I guess truces with terrorist factions aren't all they're cracked up to be. The NYT reports on the "truce" in Sadr City.
BAGHDAD — An Iraqi soldier was watching over the concrete wall on Monday when a .50-caliber round ripped into his head. Soon after the attack was reported on the tactical radio, two American military advisers were on their way to the scene, laser range finder in hand, to call in a Hellfire missile strike on a sniper position on the far side of a desolate no man’s land. ...
The formal truce that was announced in the Green Zone with great fanfare on Monday has meant nothing here. Shiite militias have been trying to blast gaps in the wall, firing at the American troops who are completing it and maneuvering to pick off the Iraqi soldiers who have been charged with keeping an eye on the partition.
Now suppose the next administration extracted a promise from Teheran to be nice if the US withdrew all its forces from Iraq within six months of the deal. How would the US know that the Iranians would keep their end of the deal? One could consider the problem in the abstract by estimating the payoff matrix for the Iranians would be if they 1) continued to abide by their agreement; or 2) renege upon it. A lot would depend on what Teheran calculated to be the costs of betrayal if it double-crossed the Obama administration for example. Based on that payoff matrix then Teheran could be expected to pursue the dominating strategy.

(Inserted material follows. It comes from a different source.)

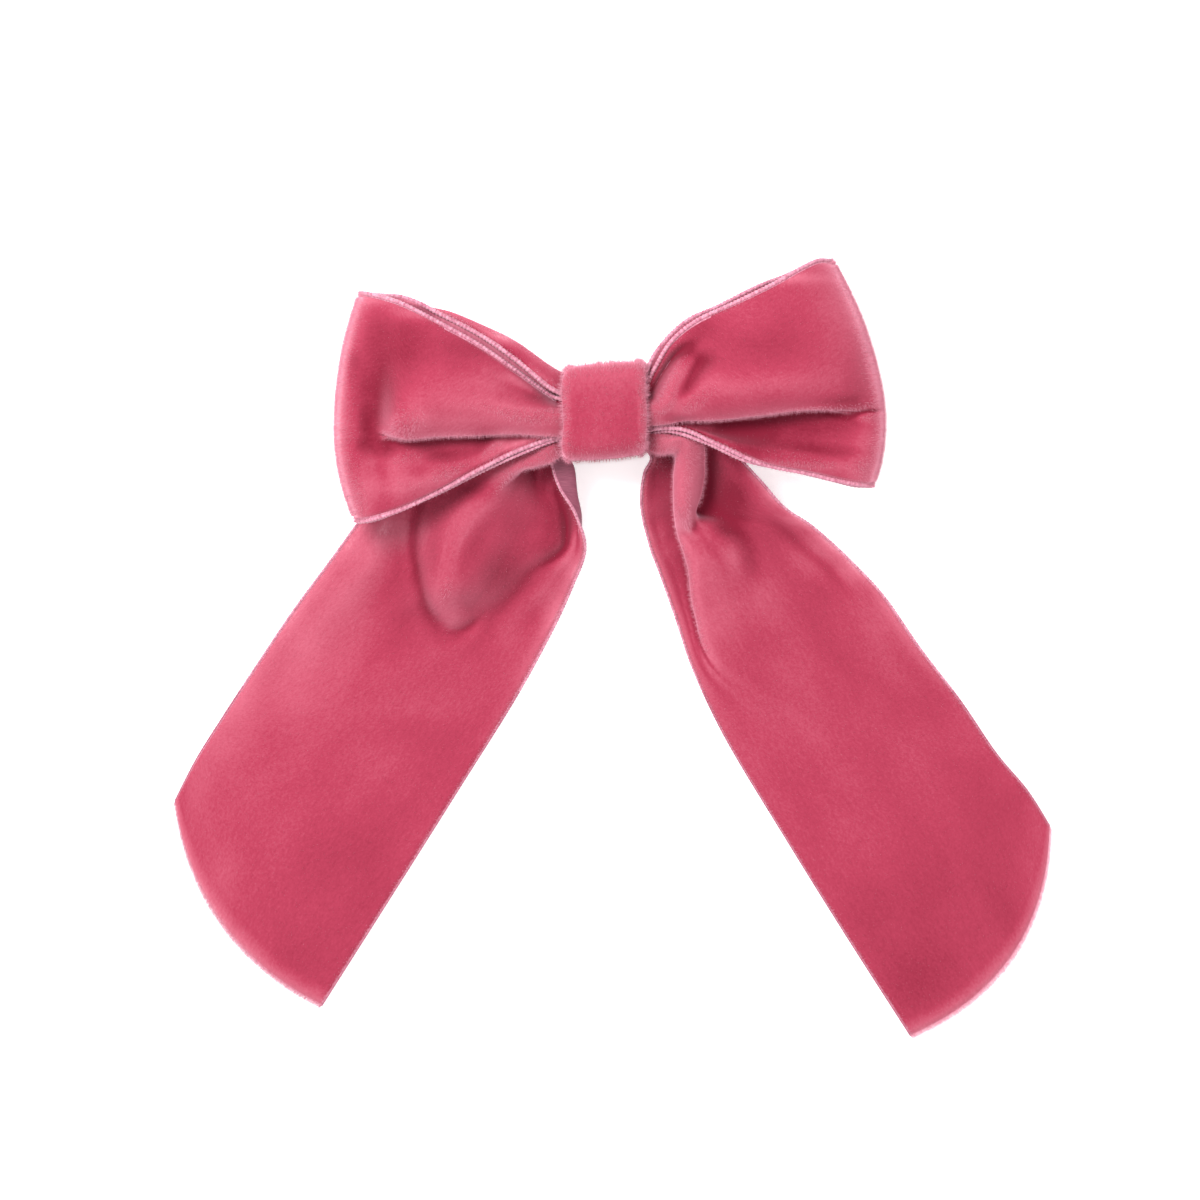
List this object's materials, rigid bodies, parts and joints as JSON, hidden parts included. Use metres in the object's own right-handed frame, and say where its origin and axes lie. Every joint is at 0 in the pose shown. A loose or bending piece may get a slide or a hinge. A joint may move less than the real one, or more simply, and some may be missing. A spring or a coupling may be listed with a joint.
{
  "type": "barrette",
  "caption": "Velvet ribbon bow hair barrette: two loops, two hanging tails and a wrapped centre on a hinged spring clip with a squeeze latch.",
  "frame": {"origin": "middle of the clasp arm's flat underside, below the knot, with the barrette lying on its back", "axes": "+X along the clip from its hinge to its latch, -Y the way the tails hang, +Z out of the bow's face"},
  "size_m": [0.1434, 0.1278, 0.0244],
  "materials": {
    "velvet": "dusty rose velvet pile with satin back",
    "thread": "twisted sewing thread",
    "plated_steel": "bright nickel plate",
    "spring_steel": "satin spring steel"
  },
  "bodies": {
    "bow_and_plate": {"loop_ribbon": "velvet", "tail_ribbon": "velvet", "centre_wrap": "velvet", "waist_thread": "thread", "end_stitch_left": "thread", "end_stitch_right": "thread", "base_plate": "plated_steel", "hinge_rivet": "plated_steel", "latch_base": "spring_steel", "latch_rivet": "plated_steel"},
    "arm": {"clasp_arm": "plated_steel"},
    "bar": {"tension_bar": "spring_steel"},
    "prong_upper": {"latch_prong_upper": "spring_steel"},
    "prong_lower": {"latch_prong_lower": "spring_steel"}
  },
  "joints": [
    {"name": "arm_hinge", "type": "hinge", "parent": "bow_and_plate", "child": "arm", "pos_m": [-0.03, 0, 0.0042], "axis": [0, 1, 0], "range_deg": [0, 75]},
    {"name": "tension_bar_flex", "type": "hinge", "parent": "arm", "child": "bar", "pos_m": [-0.03, 0, 0.0042], "axis": [0, 1, 0], "range_deg": [-3, 1.2], "stiffness_Nm_per_rad": 0.02},
    {"name": "prong_squeeze_upper", "type": "hinge", "parent": "bow_and_plate", "child": "prong_upper", "pos_m": [0.0274, 0.0022, 0.0055], "axis": [-1, 0, 0], "range_deg": [0, 8], "stiffness_Nm_per_rad": 0.004},
    {"name": "prong_squeeze_lower", "type": "hinge", "parent": "bow_and_plate", "child": "prong_lower", "pos_m": [0.0274, -0.0022, 0.0055], "axis": [1, 0, 0], "range_deg": [0, 8], "stiffness_Nm_per_rad": 0.004}
  ],
  "couplings": [
    {"joint": "prong_squeeze_lower", "follows": "prong_squeeze_upper", "ratio": 1}
  ]
}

But suppose Iraq were stabilized to the point where it didn't make a difference whether the US withdrew or not? What would be the dominating Iranian strategy then?
Agreements, like truces, do not in general enforce themselves. Either they are maintained by sanction or the normal operation of self interest. One of the issues that must necessarily be explored by anyone who seeks to do a deal with Iran is just why Teheran shouldn't lie to you.